Справедливость требует отметить, что, хотя Майский День и был явным любимцем командира (во всяком случае, пока он был на ринге), тот не сделал ему ни малейшей поблажки — факт, мимо которого пройти нельзя. Он самым беспристрастным образом велел всыпать обоим неграм по первое число.

Как и в тот раз у мыса Горн, когда тотчас же вслед за театральным представлением последовала порка и мое внимание было привлечено тем, что начальство состроило свои шканечные рожи, показав, как быстро морской офицер способен возвращаться к обычной строгости после случайного послабления, так и теперь я на примере капитана Кларета еще раз убедился в справедливости своих выводов.
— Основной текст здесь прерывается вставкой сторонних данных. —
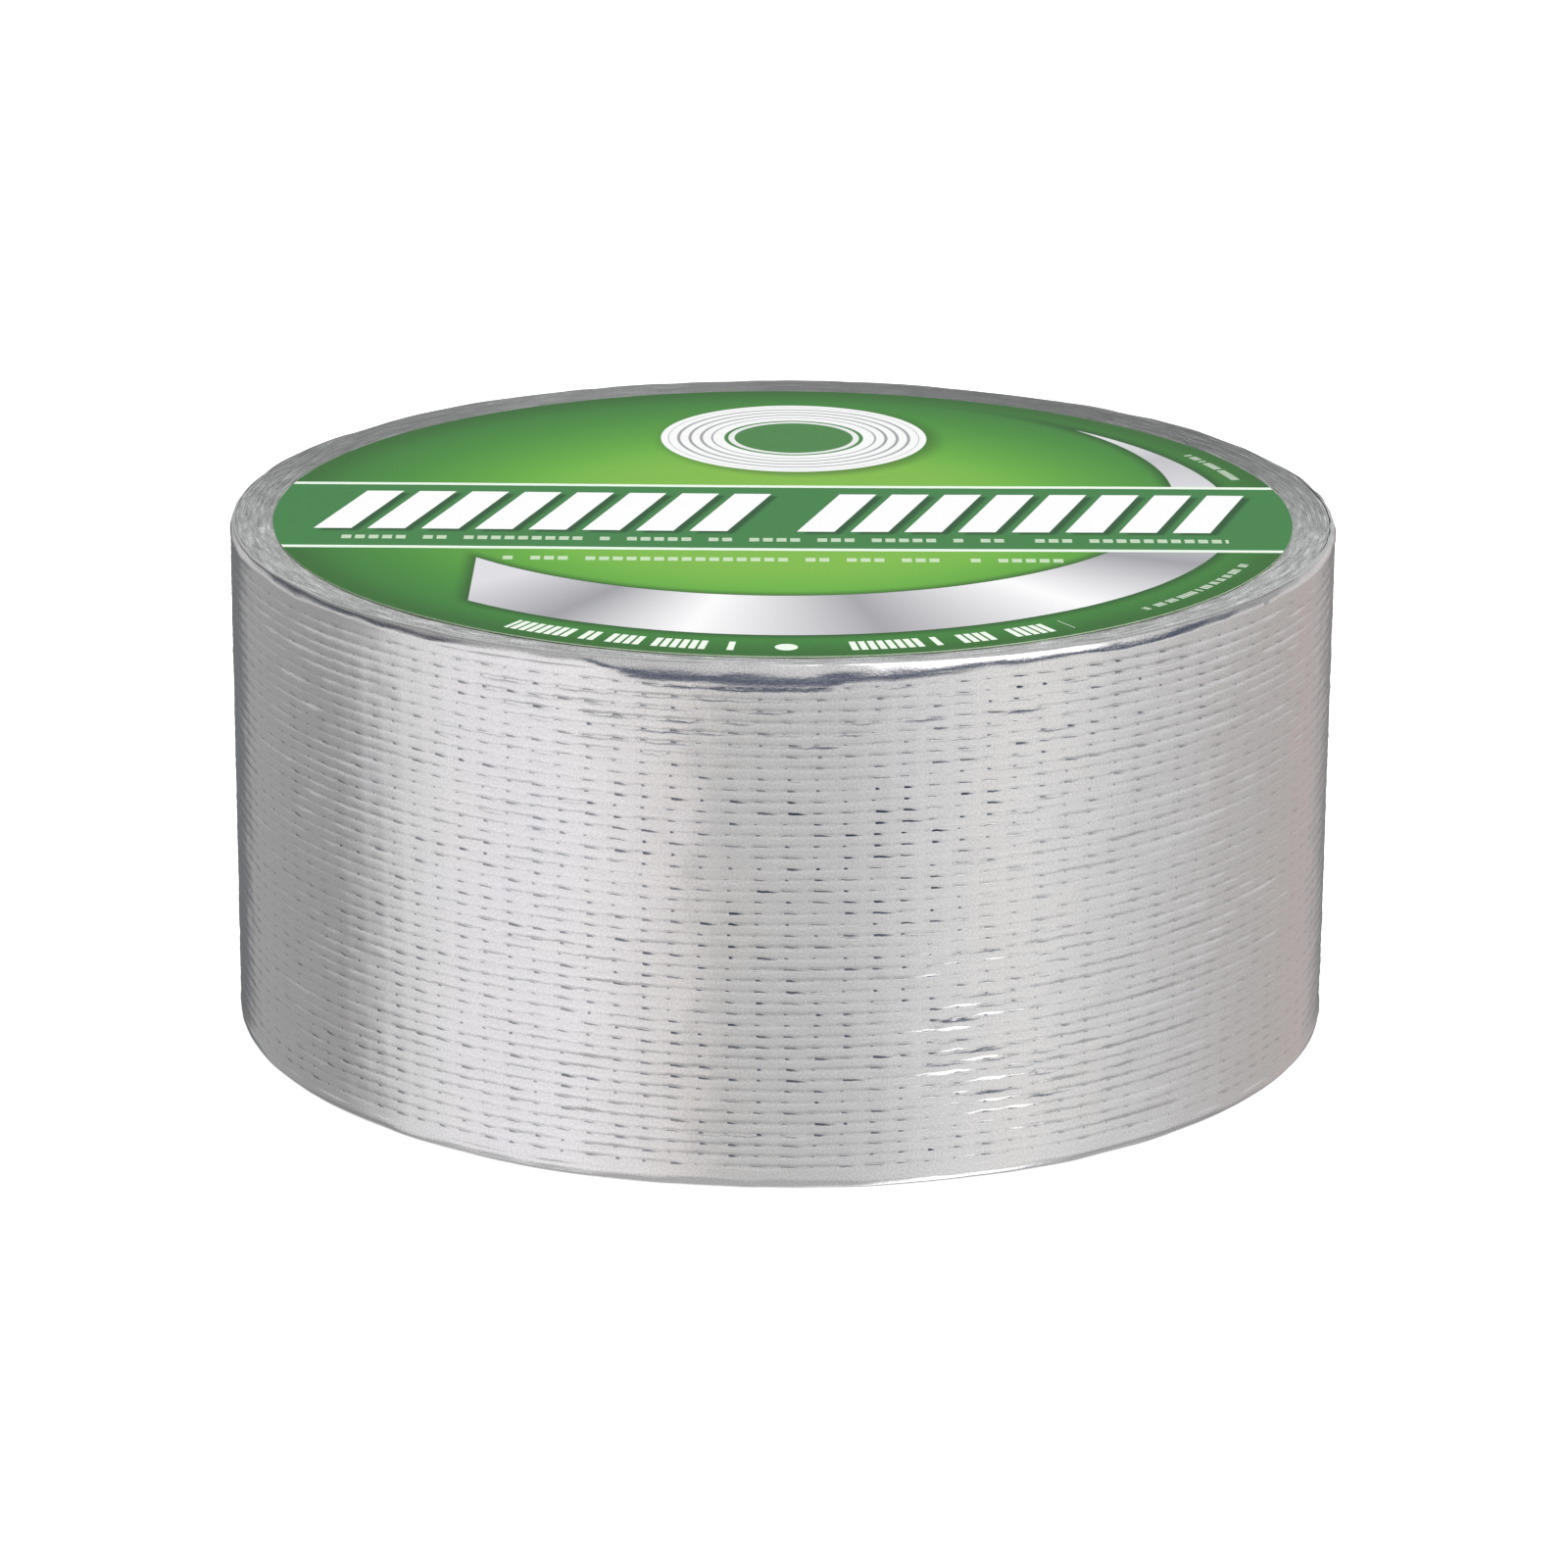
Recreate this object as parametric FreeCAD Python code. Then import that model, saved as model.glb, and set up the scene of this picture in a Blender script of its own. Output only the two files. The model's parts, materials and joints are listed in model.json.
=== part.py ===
"""A roll of cloth-backed duct tape on a 3 inch paperboard core, with a label disc stuck over one side.

The roll stands on one side of the tape. The origin is at the centre of that side, and +Z is the
axis of the roll. Lengths are in millimetres and angles in degrees.

The tape is one strip of three layers (film outside, scrim cloth, adhesive inside), wound as a
spiral. All turns but the last are pressed into one solid. The last turn keeps its layers, and its
loose end is cut into short links that are hinged to each other, so that it can be peeled away.
"""
import FreeCAD, Part
import math
import os

# the roll
TAPE_WIDTH = 48.0            # the tape's width is also the roll's height
ROLL_RADIUS = 51.75          # to the outside of the film at the tape's free end
END_AZIMUTH = 6.0            # where the free end lies, counted from +X towards +Y

# the tape's layers, from the outside in
FILM_THICKNESS = 0.078
SCRIM_THICKNESS = 0.060
ADHESIVE_THICKNESS = 0.086
TAPE_THICKNESS = FILM_THICKNESS + SCRIM_THICKNESS + ADHESIVE_THICKNESS

# the loose end
LINK_COUNT = 6
LINK_ANGLE = 10.0            # how far round the roll each link reaches
LINK_GAP = 0.04              # between one link and the next
LIFT_GAP = 0.02              # between the loose end's adhesive and the turn under it

# the core
BORE_RADIUS = 38.1
LINER_THICKNESS = 0.3
BOARD_THICKNESS = 0.6
BOARD_COUNT = 4

# the label
LABEL_RADIUS = 47.45
LABEL_OFFSET = (-0.07, -1.74)
LABEL_ADHESIVE_THICKNESS = 0.03
LABEL_PAPER_THICKNESS = 0.08

LOOSE_ANGLE = LINK_COUNT * LINK_ANGLE
CORE_RADIUS = BORE_RADIUS + 2 * LINER_THICKNESS + BOARD_COUNT * BOARD_THICKNESS
HALF_TURN = 180.0
FULL_TURN = 360.0
UP = FreeCAD.Vector(0, 0, 1)
ORIGIN = FreeCAD.Vector(0, 0, 0)


def spiral_point(angle, depth, half):
    """A point of the last turn, at an angle back from the free end and a depth under the film.

    The spiral is drawn as half circles about two centres. The second half turn is smaller by half
    the tape's thickness, so that a whole turn comes in by one thickness.
    """
    shift = TAPE_THICKNESS / 4
    radius = ROLL_RADIUS - shift - depth
    centre = shift
    if half == 2:
        radius -= TAPE_THICKNESS / 2
        centre = -shift
    turn = math.radians(angle)
    return FreeCAD.Vector(centre + radius * math.cos(turn), radius * math.sin(turn), 0)


def spiral_arcs(start, end, depth):
    """The arcs of the spiral from one angle to another."""
    halves = [(1, start, min(end, HALF_TURN)), (2, max(start, HALF_TURN), end)]
    return [
        Part.Arc(
            spiral_point(first, depth, half),
            spiral_point((first + last) / 2, depth, half),
            spiral_point(last, depth, half),
        ).toShape()
        for half, first, last in halves
        if last > first
    ]


def extruded(edges, hole_radius=None):
    """The solid of the tape's width that stands on a closed outline, turned to its place."""
    face = Part.Face(Part.Wire(Part.__sortEdges__(edges)))
    if hole_radius:
        face = face.cut(Part.Face(Part.Wire(Part.makeCircle(hole_radius))))
    solid = face.extrude(UP * TAPE_WIDTH).Solids[0]
    solid.rotate(ORIGIN, UP, END_AZIMUTH)
    return solid


def tape_layer(start, end, outer_depth, inner_depth):
    """A stretch of one layer of the last turn."""
    outside = spiral_arcs(start, end, outer_depth)
    inside = spiral_arcs(start, end, inner_depth)
    ends = [
        Part.makeLine(outside[0].firstVertex().Point, inside[0].firstVertex().Point),
        Part.makeLine(outside[-1].lastVertex().Point, inside[-1].lastVertex().Point),
    ]
    return extruded(outside + inside + ends)


def tape_stretch(prefix, suffix, start, end, lift=0.0):
    """The film, scrim and adhesive of one stretch of the last turn, as separate solids."""
    scrim_top = FILM_THICKNESS
    adhesive_top = scrim_top + SCRIM_THICKNESS
    return {
        f"{prefix}_film{suffix}": tape_layer(start, end, 0, scrim_top),
        f"{prefix}_scrim{suffix}": tape_layer(start, end, scrim_top, adhesive_top),
        f"{prefix}_adhesive{suffix}": tape_layer(start, end, adhesive_top, TAPE_THICKNESS - lift),
    }


def loose_end():
    """The links of the free end, numbered from the peel line to the tip."""
    half_gap = math.degrees(LINK_GAP / ROLL_RADIUS) / 2
    parts = {}
    for number in range(1, LINK_COUNT + 1):
        far = LOOSE_ANGLE - number * LINK_ANGLE
        start = far + half_gap if number < LINK_COUNT else far
        end = far + LINK_ANGLE - half_gap
        parts.update(tape_stretch("end", f"_{number}", start, end, LIFT_GAP))
    return parts


def last_turn():
    """The rest of the last turn, from the peel line back to where it passes under the free end."""
    half_gap = math.degrees(LINK_GAP / ROLL_RADIUS) / 2
    return tape_stretch("turn", "", LOOSE_ANGLE + half_gap, FULL_TURN)


def inner_turns():
    """All the turns under the last one, pressed solid, with the small step that the last turn leaves."""
    outside = spiral_arcs(0, FULL_TURN, TAPE_THICKNESS)
    step = Part.makeLine(outside[-1].lastVertex().Point, outside[0].firstVertex().Point)
    return {"inner_turns": extruded(outside + [step], CORE_RADIUS)}


def tube(inner_radius, thickness):
    outer = Part.makeCylinder(inner_radius + thickness, TAPE_WIDTH)
    return outer.cut(Part.makeCylinder(inner_radius, TAPE_WIDTH)).Solids[0]


def core():
    """The paperboard tube, ply by ply from the bore outwards: a liner, the boards and a liner."""
    plies = [("inner_liner", LINER_THICKNESS)]
    plies += [("board", BOARD_THICKNESS)] * BOARD_COUNT
    plies += [("outer_liner", LINER_THICKNESS)]
    parts = {}
    radius = BORE_RADIUS
    for number, (name, thickness) in enumerate(plies, start=1):
        parts[f"core_{number}_{name}"] = tube(radius, thickness)
        radius += thickness
    return parts


def label():
    """The printed disc over the top side and the adhesive under it, a little off the axis."""
    parts = {}
    height = TAPE_WIDTH
    layers = (("label_adhesive", LABEL_ADHESIVE_THICKNESS), ("label_paper", LABEL_PAPER_THICKNESS))
    for name, thickness in layers:
        parts[name] = Part.makeCylinder(LABEL_RADIUS, thickness, FreeCAD.Vector(*LABEL_OFFSET, height))
        height += thickness
    return parts


def main():
    os.makedirs("parts", exist_ok=True)
    for group in (core(), inner_turns(), last_turn(), loose_end(), label()):
        for name, shape in group.items():
            shape.exportStep(f"parts/{name}.step")


main()
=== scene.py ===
"""The looks of a full roll of silver cloth-backed duct tape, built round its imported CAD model.

Lengths are in metres, +Z is the roll's axis and the roll stands on z = 0. The tape is one strip. An
angle along it is counted in radians back from the free end, so that the strip goes inwards as the
angle grows, and 2 pi is one turn. The cloth in the tape shows through the film as a weave of rows,
which run round the roll, and columns, which run across the tape. Both are counted in whole yarns.
"""
import json
import math

import bpy
import numpy as np
from mathutils import Matrix, Vector

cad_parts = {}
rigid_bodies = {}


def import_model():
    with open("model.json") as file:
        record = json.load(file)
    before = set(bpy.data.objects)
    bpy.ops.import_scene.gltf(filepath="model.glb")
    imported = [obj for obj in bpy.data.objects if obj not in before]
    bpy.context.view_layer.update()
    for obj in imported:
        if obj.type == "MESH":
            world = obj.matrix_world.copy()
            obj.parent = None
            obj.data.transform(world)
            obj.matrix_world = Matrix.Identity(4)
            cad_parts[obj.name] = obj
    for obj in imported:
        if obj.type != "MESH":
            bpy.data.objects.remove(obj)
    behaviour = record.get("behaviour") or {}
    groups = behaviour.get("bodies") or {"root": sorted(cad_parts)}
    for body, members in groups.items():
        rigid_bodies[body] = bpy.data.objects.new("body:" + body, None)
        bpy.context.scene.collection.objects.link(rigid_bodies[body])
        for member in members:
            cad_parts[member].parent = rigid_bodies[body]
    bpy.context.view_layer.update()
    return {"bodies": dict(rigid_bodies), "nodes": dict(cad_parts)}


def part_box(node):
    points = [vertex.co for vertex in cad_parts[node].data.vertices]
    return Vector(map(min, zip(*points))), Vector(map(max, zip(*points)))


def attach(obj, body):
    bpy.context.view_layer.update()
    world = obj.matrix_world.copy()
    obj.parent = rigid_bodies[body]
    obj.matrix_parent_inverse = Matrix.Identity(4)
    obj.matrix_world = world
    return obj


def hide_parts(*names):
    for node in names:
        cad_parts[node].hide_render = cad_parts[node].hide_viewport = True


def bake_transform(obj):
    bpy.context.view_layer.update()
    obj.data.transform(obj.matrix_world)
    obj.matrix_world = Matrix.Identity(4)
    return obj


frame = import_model()

MM = 0.001
FULL_TURN = 2 * math.pi

# the roll
TAPE_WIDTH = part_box("inner_turns")[1].z
CORE_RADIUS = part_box("core_6_outer_liner")[1].x
BORE_RADIUS = 38.1 * MM
ROLL_RADIUS = 51.75 * MM             # to the film at the free end
TAPE_THICKNESS = 0.224 * MM
FREE_END_AZIMUTH = math.radians(6)

# the loose end, in links that the joints turn
LINKS = sum(body.startswith("end_") for body in frame["bodies"])
LINK_ANGLE = math.radians(10)

# the weave that shows through the film
ROWS = 45
ROW_PITCH = 1.02 * MM
SELVAGE = (TAPE_WIDTH - ROWS * ROW_PITCH) / 2    # from each edge of the tape to the weave
COLUMNS_PER_TURN = 128
COLUMN_ANGLE = FULL_TURN / COLUMNS_PER_TURN
SHOULDER = 0.14                      # from a groove to the shoulder of its row, as a share of the row
ROW_SAMPLES = (0, SHOULDER, 0.5, 1 - SHOULDER)   # where each row of the mesh has points
COLUMN_SAMPLES = 3
GROOVE_DEPTH = 0.038 * MM
BULGE_HEIGHT = 0.074 * MM

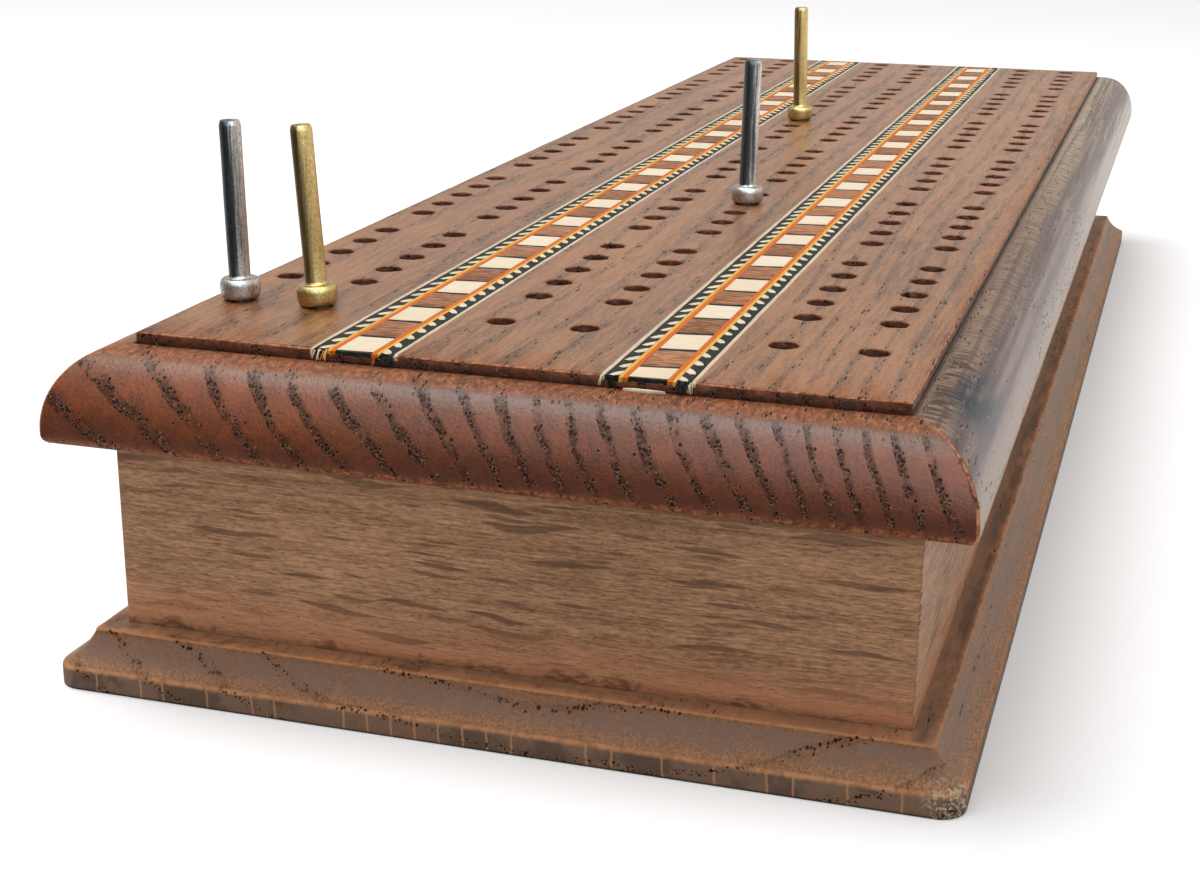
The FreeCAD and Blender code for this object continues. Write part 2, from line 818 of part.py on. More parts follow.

Любому неморяку наш командир, с веселым и добродушным лицом наблюдающий во время приятной собаки за единоборством гладиаторов на шкафуте и бросающий время от времени шутливое замечание, — такому неморяку капитан Кларет показался бы снисходительным отцом своей команды, пожалуй, даже слишком добросердечным для того, чтобы поддерживать престиж, подобающий его положению. Он счел бы, что к капитану Кларету в высшей степени применимы два ходячих поэтических сравнения командира корабля с отцом родным и его же с наставником учеников, каковые сравнения были созданы великими морскими юристами, знатными лордами Тентерденом [367] и Стоуэллом [368].